McAustin also expressed concern, however, over what she termed the loss of local control.

“If we had to go to June and November for our elections, that would be terrible for our voters,” she said, explaining, “the municipal election would lose importance on the ballot, and it would be difficult for us as a city to keep our issues at the forefront.”

Meanwhile, the leaders and students behind the new Youth Master Plan for young students in Pasadena presented their promised update before the crowded meeting and chamber.

As led by Christy Zamani and a number of local high school students from Pasadena schools, the 25-page Master Plan, which was developed over the past year, centered on the vision that “All of Pasadena’s children and youth can succeed today and tomorrow.”

Zamani also noted that the Master Plan, as presented, would require no fiscal contribution from either the School District or the City Council.

As the report read, “So often, a vision focuses on a future outcome; however, it is important to note that many of the young people who participated in the process asked that everyone remain mindful that succeeding today is also important. The more the YMP Planning Team discussed the barriers to progress from the community’s perspective, the more evident it became that the Team needed to identify a set of guiding principles to complete this work.

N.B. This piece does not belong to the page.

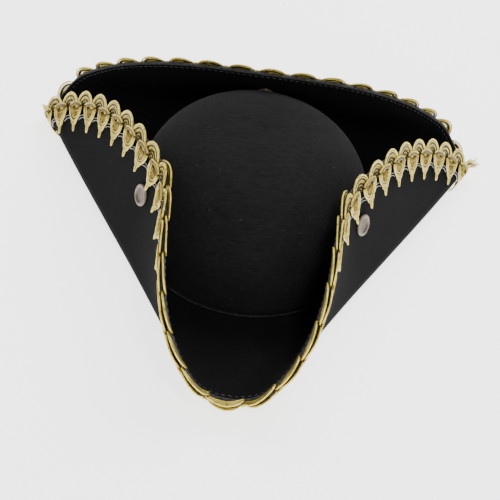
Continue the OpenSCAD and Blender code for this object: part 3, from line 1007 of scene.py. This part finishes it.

Community members wanted to make certain that the team would craft a plan that focuses on all young people from birth through 18 who reside in the city of Pasadena.”

Presented by three young Pasadena students, the Youth Master Plan “recognizes and addresses the inequities that limit the life chances of some young people and the lack of services to address these inequities, and establishes a comprehensive, measurable set of goals that include (but are not limited to) academic success.”

The Plan also identifies a range of solutions – from broad strategies that will increase economic opportunities to focused strategies that will augment youth resilience – all aimed at improving youth outcomes across the board.

Noting that the wide-ranging, comprehensive Plan requires commitment and collaboration across youth-serving organizations, systems and sectors, and accountability by the city’s elected and public officials, the plan recognizes the need to collect useful data, as well as to better train service providers and officials to use the data to prioritize resources and improve services.

The Master Plan Planning Team, comprised of more than 100 youth, parents, administrative and community leaders, generated six priority areas and defined a specific set of goals under each Priority Area, along with strategies for accomplishing each goal.

The Master Plan also identified six major priority goals:

  • Access to Healthy Food environments: youth should have access to a variety of choices and have high-quality foods available to them at all times.
  • Life Ready: a Pasadena community that is committed to support opportunities for enrichment, higher education, and careers for all youth.
  • Feeling Free To Be Me:ensure all Pasadena youth are living/thriving in a safe, supportive, and bully-free environment, especially at home, school and other places where they interact in our community.
  • United youth support: create a comprehensive support system that connects all aspects of youth development.
  • Buses & Bikes: access for all youth to an effective and more affordable public transportation system and viable methods to get around Pasadena.
  • Drugs, alcohol & Tobacco: Pasadena is committed to advancing positive health by providing youth friendly alcohol and drug prevention, intervention, and support services to youth.
  • The team identified five outcomes for children, youth and families, as well as the organizations that serve them in the City of Pasadena, noting that every child will be physically safe and healthy, every child will be academically successful and career-ready, and that every child will be socially connected, emotionally secure and culturally competent.

The Plan also noted that every family will be equipped and empowered to support the well-being of their children. Pasadena’s systems and institutions will be responsive, coordinated, efficient and effective in service to children and families.

Students presented real-life scenarios to the Board and Council, which recognized that the smallest factors have enormous effects on a student’s daily. As related to the council, conditions for PUSD students commonly range from not enough money for a bus pass to school, to going throughout a school day without a nutritious meal.

The Master Plan hopes to change those scenarios.